• [DATASET EXCERPTS]

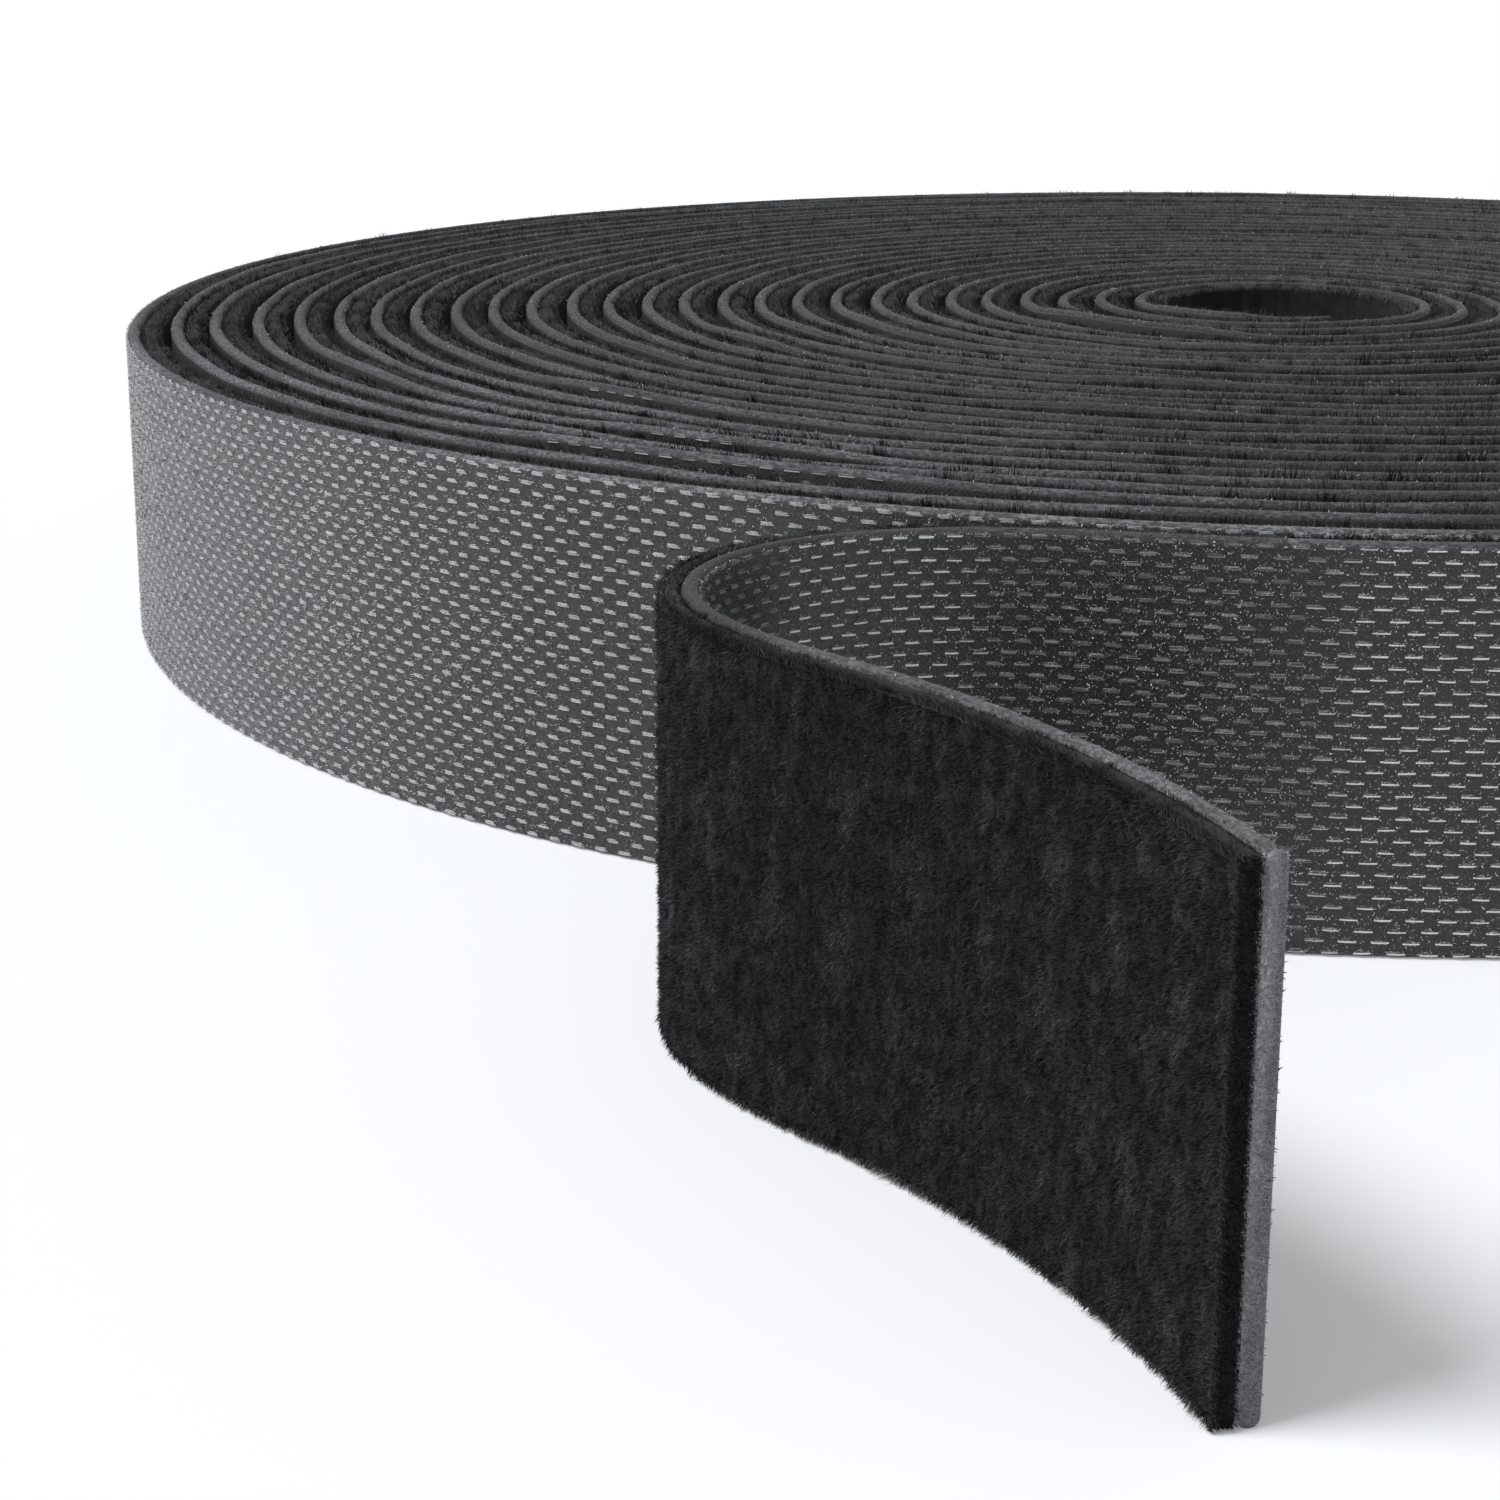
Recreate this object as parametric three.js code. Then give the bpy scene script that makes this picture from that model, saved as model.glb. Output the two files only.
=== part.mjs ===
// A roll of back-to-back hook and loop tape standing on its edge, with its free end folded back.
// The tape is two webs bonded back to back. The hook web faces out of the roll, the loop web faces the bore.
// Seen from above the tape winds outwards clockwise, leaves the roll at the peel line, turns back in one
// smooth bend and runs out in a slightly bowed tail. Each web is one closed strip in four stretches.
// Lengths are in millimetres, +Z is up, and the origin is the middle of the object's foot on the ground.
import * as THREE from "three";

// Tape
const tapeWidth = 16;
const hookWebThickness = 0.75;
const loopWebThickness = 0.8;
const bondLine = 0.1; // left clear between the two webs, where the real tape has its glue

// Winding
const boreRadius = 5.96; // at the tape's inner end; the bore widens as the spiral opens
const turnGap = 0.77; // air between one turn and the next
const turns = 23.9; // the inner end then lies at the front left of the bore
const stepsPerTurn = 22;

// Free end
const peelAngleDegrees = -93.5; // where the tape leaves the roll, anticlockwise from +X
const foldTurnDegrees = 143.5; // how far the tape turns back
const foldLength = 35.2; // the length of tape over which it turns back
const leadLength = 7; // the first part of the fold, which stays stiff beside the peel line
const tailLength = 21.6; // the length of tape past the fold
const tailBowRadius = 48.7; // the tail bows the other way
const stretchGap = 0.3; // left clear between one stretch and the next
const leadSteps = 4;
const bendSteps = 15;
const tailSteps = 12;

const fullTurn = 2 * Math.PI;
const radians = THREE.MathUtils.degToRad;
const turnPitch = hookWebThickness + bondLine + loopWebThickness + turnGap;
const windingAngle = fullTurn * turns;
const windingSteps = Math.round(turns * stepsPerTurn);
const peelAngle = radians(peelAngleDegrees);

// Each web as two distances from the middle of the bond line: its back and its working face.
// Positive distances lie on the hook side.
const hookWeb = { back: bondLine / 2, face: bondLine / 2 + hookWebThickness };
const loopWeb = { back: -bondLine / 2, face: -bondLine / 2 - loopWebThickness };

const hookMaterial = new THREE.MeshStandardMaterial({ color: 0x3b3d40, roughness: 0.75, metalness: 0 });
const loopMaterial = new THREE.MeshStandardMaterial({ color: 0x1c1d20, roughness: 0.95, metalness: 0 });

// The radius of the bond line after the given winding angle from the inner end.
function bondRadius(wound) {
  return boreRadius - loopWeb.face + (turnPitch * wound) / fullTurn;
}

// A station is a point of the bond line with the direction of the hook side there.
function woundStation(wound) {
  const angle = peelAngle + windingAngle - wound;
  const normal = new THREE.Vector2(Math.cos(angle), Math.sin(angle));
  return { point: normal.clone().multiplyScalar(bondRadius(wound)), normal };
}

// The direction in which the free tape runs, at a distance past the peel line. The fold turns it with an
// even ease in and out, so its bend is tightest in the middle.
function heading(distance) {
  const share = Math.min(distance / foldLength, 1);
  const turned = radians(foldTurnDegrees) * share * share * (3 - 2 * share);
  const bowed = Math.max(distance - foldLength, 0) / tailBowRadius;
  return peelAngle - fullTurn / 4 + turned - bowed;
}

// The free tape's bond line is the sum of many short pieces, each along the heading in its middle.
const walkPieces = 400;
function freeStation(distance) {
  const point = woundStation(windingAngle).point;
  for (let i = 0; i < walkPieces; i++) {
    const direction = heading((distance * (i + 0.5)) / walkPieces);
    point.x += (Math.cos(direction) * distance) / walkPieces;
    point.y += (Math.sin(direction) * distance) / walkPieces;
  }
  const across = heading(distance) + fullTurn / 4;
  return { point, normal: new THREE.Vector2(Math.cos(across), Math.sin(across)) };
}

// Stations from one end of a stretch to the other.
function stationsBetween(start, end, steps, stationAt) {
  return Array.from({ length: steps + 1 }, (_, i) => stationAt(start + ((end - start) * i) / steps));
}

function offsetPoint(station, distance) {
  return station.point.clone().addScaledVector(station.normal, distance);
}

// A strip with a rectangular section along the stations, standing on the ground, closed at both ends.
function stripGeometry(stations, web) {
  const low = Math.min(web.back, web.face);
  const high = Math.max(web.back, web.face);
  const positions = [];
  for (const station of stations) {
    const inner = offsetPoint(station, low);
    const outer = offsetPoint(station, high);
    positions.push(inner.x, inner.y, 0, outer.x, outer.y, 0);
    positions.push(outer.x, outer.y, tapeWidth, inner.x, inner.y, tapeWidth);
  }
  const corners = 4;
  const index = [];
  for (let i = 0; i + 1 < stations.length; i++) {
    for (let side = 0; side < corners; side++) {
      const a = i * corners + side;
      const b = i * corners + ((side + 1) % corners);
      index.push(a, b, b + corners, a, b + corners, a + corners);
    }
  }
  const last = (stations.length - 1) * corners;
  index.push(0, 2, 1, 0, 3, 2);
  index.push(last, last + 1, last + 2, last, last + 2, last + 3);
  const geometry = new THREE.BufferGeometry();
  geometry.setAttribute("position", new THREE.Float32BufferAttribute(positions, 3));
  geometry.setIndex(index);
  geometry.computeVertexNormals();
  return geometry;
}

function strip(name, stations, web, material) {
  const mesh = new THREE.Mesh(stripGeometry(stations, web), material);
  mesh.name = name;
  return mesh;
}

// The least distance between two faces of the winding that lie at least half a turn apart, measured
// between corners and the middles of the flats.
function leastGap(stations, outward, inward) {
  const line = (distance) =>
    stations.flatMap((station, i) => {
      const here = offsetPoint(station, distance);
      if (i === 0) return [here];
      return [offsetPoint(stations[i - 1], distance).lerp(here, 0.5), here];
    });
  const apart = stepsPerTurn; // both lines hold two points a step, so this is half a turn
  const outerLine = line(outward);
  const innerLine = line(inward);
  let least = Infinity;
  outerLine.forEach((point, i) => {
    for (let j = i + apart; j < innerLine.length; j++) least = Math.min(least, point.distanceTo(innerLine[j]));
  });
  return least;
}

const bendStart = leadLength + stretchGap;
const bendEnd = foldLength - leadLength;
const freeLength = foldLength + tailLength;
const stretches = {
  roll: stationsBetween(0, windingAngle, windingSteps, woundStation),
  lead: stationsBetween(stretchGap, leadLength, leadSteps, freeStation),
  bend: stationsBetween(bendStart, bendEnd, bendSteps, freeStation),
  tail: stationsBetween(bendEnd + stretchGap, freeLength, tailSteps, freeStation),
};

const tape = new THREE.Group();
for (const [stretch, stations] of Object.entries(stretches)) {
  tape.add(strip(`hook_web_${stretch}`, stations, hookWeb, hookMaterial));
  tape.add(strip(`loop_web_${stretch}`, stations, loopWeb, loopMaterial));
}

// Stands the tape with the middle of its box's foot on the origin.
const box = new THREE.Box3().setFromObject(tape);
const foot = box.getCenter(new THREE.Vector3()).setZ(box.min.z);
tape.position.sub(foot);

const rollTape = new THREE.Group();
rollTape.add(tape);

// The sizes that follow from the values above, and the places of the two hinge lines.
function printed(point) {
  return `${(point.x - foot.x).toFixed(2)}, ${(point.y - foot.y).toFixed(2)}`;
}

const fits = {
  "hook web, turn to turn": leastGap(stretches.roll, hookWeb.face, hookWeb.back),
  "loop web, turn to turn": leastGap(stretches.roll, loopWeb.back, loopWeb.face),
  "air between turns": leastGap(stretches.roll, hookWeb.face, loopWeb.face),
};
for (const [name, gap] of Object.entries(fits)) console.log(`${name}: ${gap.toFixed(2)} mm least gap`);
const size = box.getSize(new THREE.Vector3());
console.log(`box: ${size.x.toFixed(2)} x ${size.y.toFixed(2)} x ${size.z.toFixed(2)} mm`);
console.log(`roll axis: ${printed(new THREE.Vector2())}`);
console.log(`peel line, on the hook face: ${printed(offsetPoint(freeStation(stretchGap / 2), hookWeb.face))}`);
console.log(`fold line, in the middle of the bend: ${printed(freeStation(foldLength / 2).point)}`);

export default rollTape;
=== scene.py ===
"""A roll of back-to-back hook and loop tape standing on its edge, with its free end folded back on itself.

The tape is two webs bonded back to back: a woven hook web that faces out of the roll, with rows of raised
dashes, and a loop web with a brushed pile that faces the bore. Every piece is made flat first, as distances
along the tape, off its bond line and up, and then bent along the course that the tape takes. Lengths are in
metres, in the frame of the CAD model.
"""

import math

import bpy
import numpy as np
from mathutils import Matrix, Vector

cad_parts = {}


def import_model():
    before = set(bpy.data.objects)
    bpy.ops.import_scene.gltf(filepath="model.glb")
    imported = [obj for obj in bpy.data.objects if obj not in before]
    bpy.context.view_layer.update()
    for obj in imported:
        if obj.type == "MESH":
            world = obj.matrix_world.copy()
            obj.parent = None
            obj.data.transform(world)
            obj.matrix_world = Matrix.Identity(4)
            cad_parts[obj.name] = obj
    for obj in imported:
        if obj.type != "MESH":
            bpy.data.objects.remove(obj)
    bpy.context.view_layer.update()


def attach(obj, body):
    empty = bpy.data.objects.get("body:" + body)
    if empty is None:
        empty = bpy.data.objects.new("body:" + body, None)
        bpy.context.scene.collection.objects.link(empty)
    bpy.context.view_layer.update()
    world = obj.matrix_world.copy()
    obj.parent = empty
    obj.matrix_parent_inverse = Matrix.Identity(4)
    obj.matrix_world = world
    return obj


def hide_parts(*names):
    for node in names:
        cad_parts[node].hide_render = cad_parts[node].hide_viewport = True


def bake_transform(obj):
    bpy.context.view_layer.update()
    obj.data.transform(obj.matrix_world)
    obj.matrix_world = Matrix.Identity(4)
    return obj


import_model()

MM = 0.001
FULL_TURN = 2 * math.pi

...

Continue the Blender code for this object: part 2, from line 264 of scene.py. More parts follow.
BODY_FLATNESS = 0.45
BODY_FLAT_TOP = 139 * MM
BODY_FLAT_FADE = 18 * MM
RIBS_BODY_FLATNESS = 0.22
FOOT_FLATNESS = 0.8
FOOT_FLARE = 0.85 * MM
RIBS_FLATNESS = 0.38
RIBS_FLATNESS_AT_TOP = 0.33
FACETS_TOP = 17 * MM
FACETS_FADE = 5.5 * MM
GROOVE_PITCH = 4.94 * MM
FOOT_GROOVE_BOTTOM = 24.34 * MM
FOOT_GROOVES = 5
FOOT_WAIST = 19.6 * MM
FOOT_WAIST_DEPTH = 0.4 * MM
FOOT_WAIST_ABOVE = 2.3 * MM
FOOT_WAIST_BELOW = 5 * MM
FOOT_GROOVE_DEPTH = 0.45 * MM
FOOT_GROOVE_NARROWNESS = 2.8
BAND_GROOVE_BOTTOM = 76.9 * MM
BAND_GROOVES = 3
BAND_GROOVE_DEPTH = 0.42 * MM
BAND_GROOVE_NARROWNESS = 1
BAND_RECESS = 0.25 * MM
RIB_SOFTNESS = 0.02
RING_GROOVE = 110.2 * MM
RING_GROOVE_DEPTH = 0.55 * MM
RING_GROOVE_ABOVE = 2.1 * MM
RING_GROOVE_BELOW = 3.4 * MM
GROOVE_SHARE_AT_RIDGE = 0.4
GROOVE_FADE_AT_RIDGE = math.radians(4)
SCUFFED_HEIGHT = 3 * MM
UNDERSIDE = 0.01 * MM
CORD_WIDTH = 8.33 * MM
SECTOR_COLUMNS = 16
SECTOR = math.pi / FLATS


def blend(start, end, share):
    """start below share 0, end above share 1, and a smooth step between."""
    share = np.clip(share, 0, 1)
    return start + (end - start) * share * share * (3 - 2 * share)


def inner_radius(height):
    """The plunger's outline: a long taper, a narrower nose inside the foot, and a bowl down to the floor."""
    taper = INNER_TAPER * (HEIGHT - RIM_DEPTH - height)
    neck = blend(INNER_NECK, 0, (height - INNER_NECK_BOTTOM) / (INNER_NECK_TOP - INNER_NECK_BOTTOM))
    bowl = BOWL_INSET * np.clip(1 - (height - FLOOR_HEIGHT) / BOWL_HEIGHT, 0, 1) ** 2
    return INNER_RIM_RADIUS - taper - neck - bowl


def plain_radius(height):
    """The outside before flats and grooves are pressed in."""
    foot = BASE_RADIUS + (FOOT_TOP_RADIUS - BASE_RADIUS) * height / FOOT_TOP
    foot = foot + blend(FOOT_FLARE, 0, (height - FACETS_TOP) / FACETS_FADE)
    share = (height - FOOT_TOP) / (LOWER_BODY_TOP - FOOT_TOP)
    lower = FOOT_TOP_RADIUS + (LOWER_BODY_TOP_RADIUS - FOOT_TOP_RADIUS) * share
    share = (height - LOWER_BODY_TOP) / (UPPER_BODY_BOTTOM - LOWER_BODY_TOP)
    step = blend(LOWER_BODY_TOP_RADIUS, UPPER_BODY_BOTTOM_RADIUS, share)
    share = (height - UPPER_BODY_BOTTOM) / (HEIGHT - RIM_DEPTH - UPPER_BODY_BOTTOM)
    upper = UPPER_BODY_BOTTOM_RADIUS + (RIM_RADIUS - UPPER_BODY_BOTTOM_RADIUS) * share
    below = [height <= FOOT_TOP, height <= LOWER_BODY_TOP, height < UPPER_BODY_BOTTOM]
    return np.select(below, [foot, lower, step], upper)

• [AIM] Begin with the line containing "for (const [name, gap]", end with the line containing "cad_parts[obj.name] = obj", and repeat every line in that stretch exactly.

• [SOLUTION BELOW]
for (const [name, gap] of Object.entries(fits)) console.log(`${name}: ${gap.toFixed(2)} mm least gap`);
const size = box.getSize(new THREE.Vector3());
console.log(`box: ${size.x.toFixed(2)} x ${size.y.toFixed(2)} x ${size.z.toFixed(2)} mm`);
console.log(`roll axis: ${printed(new THREE.Vector2())}`);
console.log(`peel line, on the hook face: ${printed(offsetPoint(freeStation(stretchGap / 2), hookWeb.face))}`);
console.log(`fold line, in the middle of the bend: ${printed(freeStation(foldLength / 2).point)}`);

export default rollTape;
=== scene.py ===
"""A roll of back-to-back hook and loop tape standing on its edge, with its free end folded back on itself.

The tape is two webs bonded back to back: a woven hook web that faces out of the roll, with rows of raised
dashes, and a loop web with a brushed pile that faces the bore. Every piece is made flat first, as distances
along the tape, off its bond line and up, and then bent along the course that the tape takes. Lengths are in
metres, in the frame of the CAD model.
"""

import math

import bpy
import numpy as np
from mathutils import Matrix, Vector

cad_parts = {}


def import_model():
    before = set(bpy.data.objects)
    bpy.ops.import_scene.gltf(filepath="model.glb")
    imported = [obj for obj in bpy.data.objects if obj not in before]
    bpy.context.view_layer.update()
    for obj in imported:
        if obj.type == "MESH":
            world = obj.matrix_world.copy()
            obj.parent = None
            obj.data.transform(world)
            obj.matrix_world = Matrix.Identity(4)
            cad_parts[obj.name] = obj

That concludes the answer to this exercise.